Anyway, challenges are overcome, temperamental music types are placated, and the production is premiered to public and critics (and Yerko and his claque) and, all things considered, reasonably well-received. Schnak's doctoral assessors are sufficiently impressed to award her the doctorate and kick off a career everyone assumes will be a stellar one. Meanwhile Simon's biography is finished, complete with some revelations about the true origins of the Marriage At Cana, and the work itself has been secured for display at a prominent gallery.

Below this surface narrative some other stuff is playing out as well; firstly there are some interludes seemingly narrated by the unquiet spirit of Hoffmann himself, watching over the adaptation of his unfinished work from some purgatorial beyond-the-grave location and wondering whether its completion will finally free him from limbo and enable him to shuffle off to eternal rest. Secondly the foundation's trustees find themselves playing out some of the opera's themes and assuming the roles of some of the opera's principal characters - Arthur is, erm, Arthur, obviously, which makes Maria Guinevere, and sure enough there is an interlude where she is seduced by Geraint aka Lancelot.

Neither of these bits of meta-narrative work especially convincingly, to be honest: the Hoffmann interludes seem a bit sparse and perfunctory, as if Davies wasn't really totally convinced about the idea.

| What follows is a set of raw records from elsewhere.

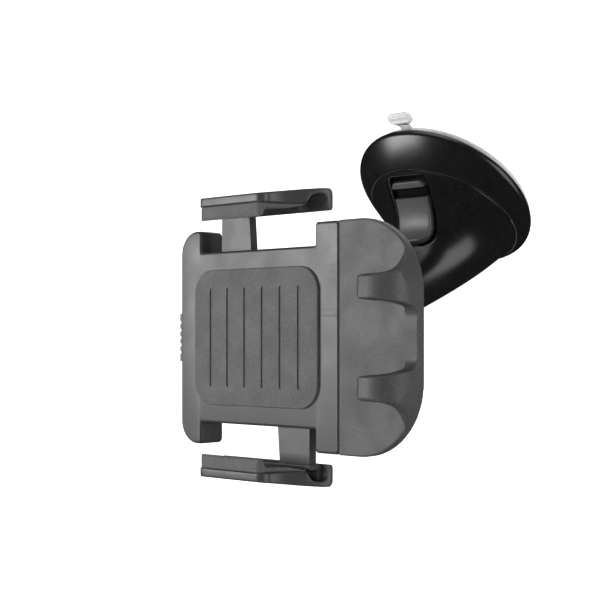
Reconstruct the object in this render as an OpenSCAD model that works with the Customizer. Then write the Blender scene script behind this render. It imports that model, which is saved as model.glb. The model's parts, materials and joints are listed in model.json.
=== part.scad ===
// Windscreen phone mount: a suction base with a flared arm, a ball joint with a locking collar,
// and a cradle whose two side clamps close on the phone while a two-fingered foot holds its end.
// Origin: the middle of the suction face. +X runs along the phone towards the foot, +Y away from
// the driver, +Z up. Millimetres.

/* [Suction base] */
// Angle of the suction face's outward normal above the horizontal, degrees
face_tilt = 50.7; // [48:0.1:53]
// Radius of the dome's rim
rim_r = 33.8; // [33.4:0.1:34.6]
// Radius of the rounding along the dome's rim
rim_round = 2.15; // [1.8:0.05:2.4]
// Height of the rim's rounding centre above the suction face
rim_height = 4.4; // [4.2:0.1:4.8]
// Depth of the dome sphere's centre below the suction face
dome_drop = 27; // [26:0.5:28]
// Wall thickness of the dome
dome_wall = 2.2; // [1.8:0.1:2.4]
// Radius of the seam circle where the arm meets the dome
seam_r = 27.84; // [27.5:0.02:28.1]
// Tilt of the seam's plane from the suction face, degrees
seam_tilt = 6.4; // [5.5:0.1:7]
// Radius of the suction pad
pad_r = 32; // [31:0.1:32.4]
// Thickness of the suction pad's rim
pad_thick = 1.6; // [1.2:0.1:1.8]

/* [Arm and ball joint] */
// Distance from the suction face's middle to the phone's middle plane, along Y
reach = 104.3; // [103:0.1:106]
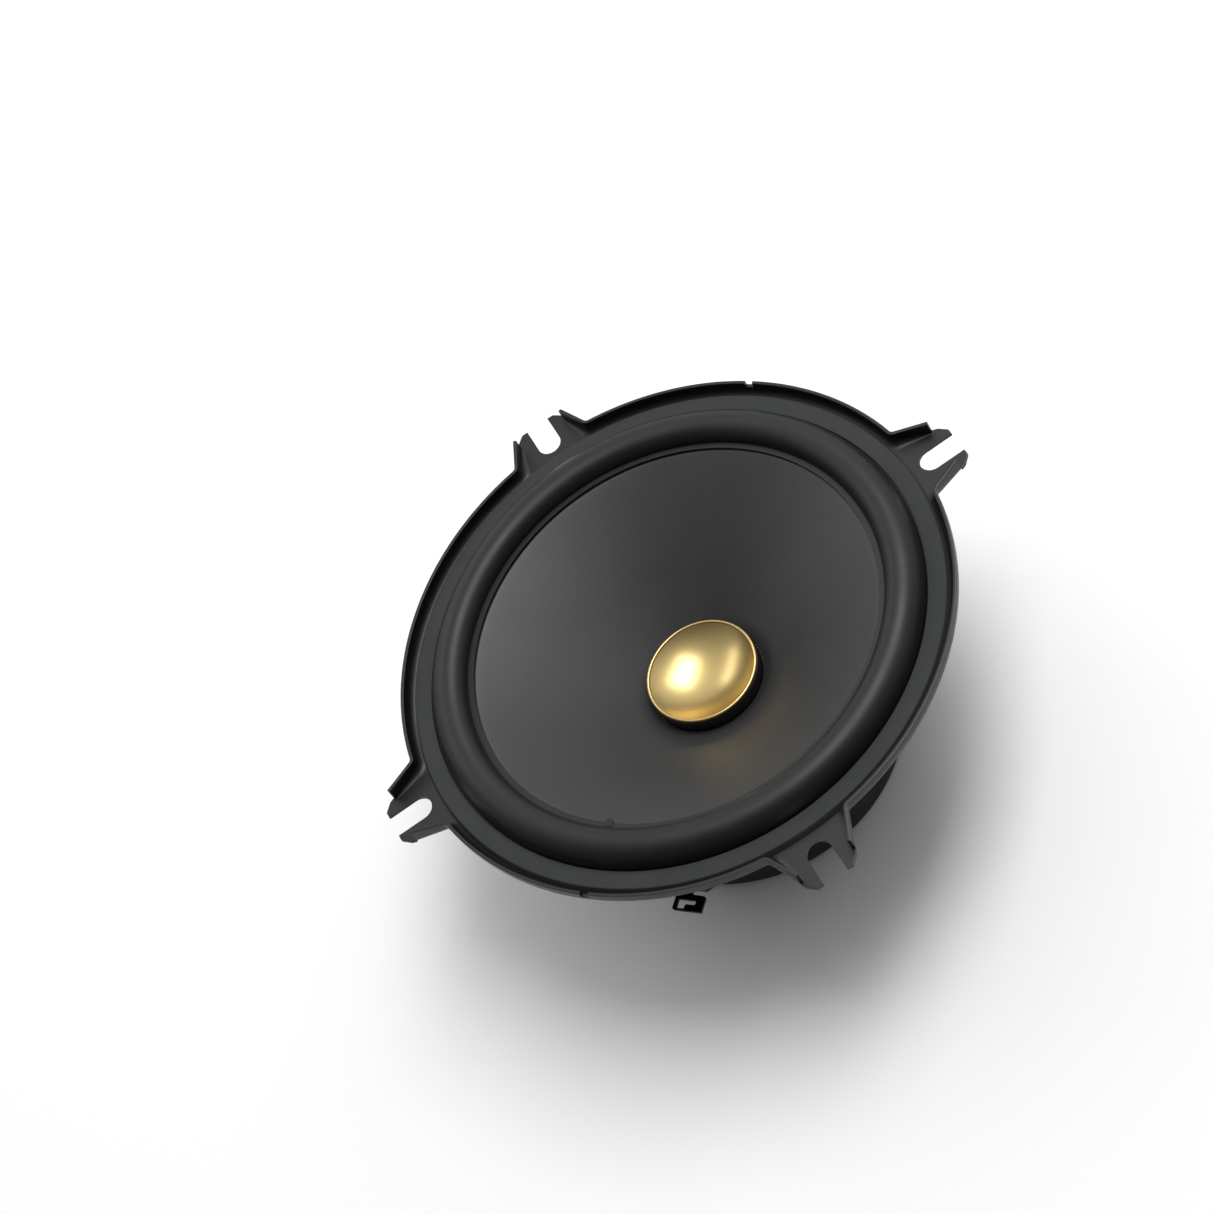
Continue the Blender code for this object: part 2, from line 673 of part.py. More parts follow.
def board_rivet_y():
    """Line of the rivets between the terminal board and the basket's tongue."""
    return -(BOARD_INNER + TONGUE_END) / 2


def blade_rivet_y():
    """Line of the rivets between the blades and the terminal board."""
    return -(BLADE_ROOT + BOARD_OUTER) / 2


def make_terminal_board(material):
    """Insulating board under the tongue."""
    outline = [
        (-BOARD_HALF_WIDTH, -BOARD_INNER),
        (-BOARD_HALF_WIDTH, -BOARD_OUTER + BOARD_CHAMFER),
        (-BOARD_HALF_WIDTH + BOARD_CHAMFER, -BOARD_OUTER),
        (BOARD_HALF_WIDTH - BOARD_CHAMFER, -BOARD_OUTER),
        (BOARD_HALF_WIDTH, -BOARD_OUTER + BOARD_CHAMFER),
        (BOARD_HALF_WIDTH, -BOARD_INNER),
    ]
    top = BOARD_Z + BOARD_THICKNESS
    board = prism("terminal_board", outline, BOARD_Z, top, material)
    radius = RIVET_SHANK + HOLE_CLEARANCE
    spots = [(x, board_rivet_y()) for x in (-BOARD_RIVET_X, BOARD_RIVET_X)]
    spots += [(x, blade_rivet_y()) for x in (-LEAD_X, LEAD_X)]
    outlines = [circle_outline(x, y, radius) for x, y in spots]
    holes = prisms("board_holes", outlines, BOARD_Z - SHEET, top + SHEET, [0.0])
    combine(board, holes, "DIFFERENCE")
    return board


def make_terminal_positive(material):
    """Blade with a wide lug beyond the board and an L-shaped opening in the lug."""
    left = BLADE_INNER_X
    right = left + LUG_WIDTH
    arm = left + BLADE_ARM_WIDTH
    near = -(BOARD_OUTER + LUG_SPACING)
    far = near - LUG_LENGTH
    outline = [(left, -BLADE_ROOT), (left, far), (right, far), (right, near), (arm, near)]
    outline.append((arm, -BLADE_ROOT))
    top = BLADE_Z + BLADE_THICKNESS
    blade = prism("terminal_positive", outline, BLADE_Z, top, material)
    opening_top = near - LUG_NEAR_BORDER
    opening_left = left + LUG_BORDER
    opening = [
        (opening_left, opening_top),
        (opening_left, far + LUG_FAR_BORDER),
        (opening_left + LUG_FOOT, far + LUG_FAR_BORDER),
        (opening_left + LUG_FOOT, opening_top - LUG_SLOT),
        (right - LUG_OUTER_BORDER, opening_top - LUG_SLOT),
        (right - LUG_OUTER_BORDER, opening_top),
    ]
    low = BLADE_Z - SHEET
    high = top + SHEET
    combine(blade, prism("lug_opening", opening, low, high), "DIFFERENCE")
    hole = circle_outline(LEAD_X, blade_rivet_y(), RIVET_SHANK + HOLE_CLEARANCE)
    combine(blade, prism("positive_hole", hole, low, high), "DIFFERENCE")
    return blade


def make_terminal_negative(material):
    """Narrow blade, shorter than the other one."""
    left = -BLADE_INNER_X - BLADE_ARM_WIDTH
    right = -BLADE_INNER_X
    far = -(BOARD_OUTER + LUG_SPACING + LUG_LENGTH - NEGATIVE_SHORTER)
    outline = [(left, -BLADE_ROOT), (left, far), (right, far), (right, -BLADE_ROOT)]
    top = BLADE_Z + BLADE_THICKNESS
    blade = prism("terminal_negative", outline, BLADE_Z, top, material)
    hole = circle_outline(-LEAD_X, blade_rivet_y(), RIVET_SHANK + HOLE_CLEARANCE)
    cutter = prism("negative_hole", hole, BLADE_Z - SHEET, top + SHEET)
    combine(blade, cutter, "DIFFERENCE")
    return blade


def make_rivet(name, x, y, low, high, material):
    """Rivet through the pieces that lie between low and high."""
    seat_low = low - GAP
    seat_high = high + GAP
    outline = [
        (0.0, seat_low - RIVET_HEAD_HEIGHT),
        (RIVET_SHANK, seat_low - RIVET_HEAD_HEIGHT),
        (RIVET_HEAD, seat_low - RIVET_HEAD_HEIGHT / 2),
        (RIVET_HEAD, seat_low),
        (RIVET_SHANK, seat_low),
        (RIVET_SHANK, seat_high),
        (RIVET_HEAD, seat_high),
        (RIVET_HEAD, seat_high + RIVET_HEAD_HEIGHT / 2),
        (RIVET_SHANK, seat_high + RIVET_HEAD_HEIGHT),
        (0.0, seat_high + RIVET_HEAD_HEIGHT),
    ]
    rivet = turned(name, outline, material, steps=RIVET_STEPS)
    rivet.location = (x, y, 0.0)
    return rivet


def make_terminal_rivets(material):
    """Board to tongue, and blades to board."""
    blade_top = BLADE_Z + BLADE_THICKNESS
    for side, sign in (("left", -1.0), ("right", 1.0)):
        x = sign * BOARD_RIVET_X
        make_rivet(f"board_rivet_{side}", x, board_rivet_y(), BOARD_Z, SHELF_Z, material)
    for side, sign in (("negative", -1.0), ("positive", 1.0)):
        x = sign * LEAD_X
        make_rivet(f"blade_rivet_{side}", x, blade_rivet_y(), BOARD_Z, blade_top, material)


def eyelet_top():
    """Top of the lead eyelets, just under the sloping back of the cone."""
    nearest = math.hypot(LEAD_X, EYELET_Y) - EYELET_RADIUS
    return cone_height(nearest) - CONE_THICKNESS * 1.25 - GAP


def make_leads(lead_material, eyelet_material):
    """Two tinsel leads from the back of the cone through a window to the blades."""
    top = eyelet_top()
    bottom = top - EYELET_HEIGHT
    outline = [
        (0.0, bottom),
        (EYELET_RADIUS * 0.6, bottom),
        (EYELET_RADIUS, top - EYELET_HEIGHT / 2),
        (EYELET_RADIUS, top),
        (0.0, top),
    ]
    landing = -(BLADE_ROOT + RIVET_SHANK)
    start_z = bottom - GAP
    end_z = BLADE_Z + BLADE_THICKNESS + GAP
    for side, sign in (("negative", -1.0), ("positive", 1.0)):
        x = sign * LEAD_X
        eyelet = turned(f"lead_eyelet_{side}", outline, eyelet_material, RIVET_STEPS)
        eyelet.location = (x, EYELET_Y, 0.0)
        run = landing - EYELET_Y
        route = [
            (x, EYELET_Y, start_z),
            (x, EYELET_Y + run * 0.05, start_z - LEAD_RADIUS * 2),
            (x, EYELET_Y + run * 0.35, start_z - LEAD_RADIUS * 3),
            (x, EYELET_Y + run * 0.70, start_z - LEAD_RADIUS * 2),
            (x, EYELET_Y + run * 0.95, (start_z + end_z) / 2),
            (x, landing, end_z),
        ]
        tube(f"lead_{side}", route, LEAD_RADIUS, lead_material)


def main():
    """Build every piece."""
    clear_scene()
    black_paint = finish("black_painted_steel", (0.012, 0.012, 0.013), 0.38, 0.0)
    rubber = finish("black_rubber", (0.016, 0.016, 0.017), 0.55)
    grey_board = finish("grey_gasket_board", (0.060, 0.062, 0.064), 0.85)
    cone_film = finish("dark_polymer", (0.055, 0.056, 0.058), 0.42)
    gold = finish("gold_film", (0.83, 0.62, 0.27), 0.22, 1.0)
    black_film = finish("black_film", (0.012, 0.012, 0.012), 0.50)
    copper = finish("enamelled_copper", (0.72, 0.28, 0.12), 0.30, 1.0)
    cloth = finish("treated_cloth", (0.62, 0.47, 0.22), 0.90)
    zinc = finish("zinc_plated_steel", (0.60, 0.61, 0.63), 0.35, 1.0)
    ferrite = finish("ferrite", (0.045, 0.045, 0.048), 0.70)
    fibre = finish("black_fibre_board", (0.020, 0.018, 0.017), 0.70)
    dark_metal = finish("blackened_steel", (0.030, 0.030, 0.032), 0.40, 1.0)
    tinsel = finish("tinned_braid", (0.66, 0.60, 0.50), 0.45, 1.0)

    make_magnet_boot(rubber)
    make_yoke(zinc)
    make_magnet(ferrite)
    make_top_plate(zinc)
    make_plate_rivets(zinc)
    make_coil_former(black_film)
    make_voice_coil(copper)
    make_cap_collar(black_film)
    make_dust_cap(gold)
    make_cone(cone_film)
    make_surround(rubber)
    make_spider(cloth)
    make_basket_frame(black_paint)
    make_front_gasket(grey_board)
    make_terminal_board(fibre)
    make_terminal_positive(dark_metal)
    make_terminal_negative(dark_metal)
    make_terminal_rivets(zinc)
    make_leads(tinsel, black_film)


main()
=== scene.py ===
import logging
import math
from collections.abc import Sequence
from dataclasses import dataclass, field
from enum import Enum

import bmesh
import bpy
from mathutils import Matrix, Quaternion, Vector
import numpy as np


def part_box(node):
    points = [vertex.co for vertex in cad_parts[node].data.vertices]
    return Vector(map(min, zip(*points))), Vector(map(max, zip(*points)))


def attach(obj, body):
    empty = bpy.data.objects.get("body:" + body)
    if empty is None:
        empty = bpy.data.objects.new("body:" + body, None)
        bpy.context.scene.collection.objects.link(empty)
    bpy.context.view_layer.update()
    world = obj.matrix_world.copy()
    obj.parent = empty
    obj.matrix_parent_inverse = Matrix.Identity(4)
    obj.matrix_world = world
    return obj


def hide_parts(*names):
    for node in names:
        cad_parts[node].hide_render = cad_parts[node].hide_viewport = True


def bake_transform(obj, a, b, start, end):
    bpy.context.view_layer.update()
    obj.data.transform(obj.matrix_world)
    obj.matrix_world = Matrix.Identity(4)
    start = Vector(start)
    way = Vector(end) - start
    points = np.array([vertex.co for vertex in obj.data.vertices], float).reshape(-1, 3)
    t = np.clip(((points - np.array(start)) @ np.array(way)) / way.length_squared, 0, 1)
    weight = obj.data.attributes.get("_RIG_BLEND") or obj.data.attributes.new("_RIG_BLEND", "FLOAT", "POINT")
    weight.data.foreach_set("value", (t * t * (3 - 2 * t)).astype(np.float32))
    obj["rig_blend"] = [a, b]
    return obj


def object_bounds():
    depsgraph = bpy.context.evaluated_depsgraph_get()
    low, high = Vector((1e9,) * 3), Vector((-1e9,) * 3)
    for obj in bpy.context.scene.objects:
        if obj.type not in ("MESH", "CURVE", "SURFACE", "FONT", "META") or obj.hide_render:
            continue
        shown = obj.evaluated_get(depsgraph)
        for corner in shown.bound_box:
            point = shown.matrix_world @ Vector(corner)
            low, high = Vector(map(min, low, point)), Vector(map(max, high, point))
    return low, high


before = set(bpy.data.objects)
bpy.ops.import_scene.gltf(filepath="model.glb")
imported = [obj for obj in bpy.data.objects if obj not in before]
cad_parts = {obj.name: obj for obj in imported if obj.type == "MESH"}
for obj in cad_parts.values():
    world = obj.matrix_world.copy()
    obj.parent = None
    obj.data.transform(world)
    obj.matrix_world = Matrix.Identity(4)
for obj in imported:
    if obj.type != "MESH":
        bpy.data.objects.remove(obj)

# Looks of a 132 mm cone loudspeaker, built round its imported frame. Sizes are in millimetres.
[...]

And the bits where the characters are obliged to do unconvincing out-of-character things (in particular, Geraint and Maria's brief liaison) just to fit in with the idea of re-enacting the events of an earlier story is about as successful as these things usually are, i.e. not very. Michael Dibdin had his whole cast of characters (Aurelio Zen included) re-enact the plot of an opera in Cosi Fan Tutti and it resulted in one of the least-enjoyable of the Zen novels, to me at least. In general, while this is never less than enjoyable, intelligent and thought-provoking it's definitely the weakest of the three novels in the trilogy.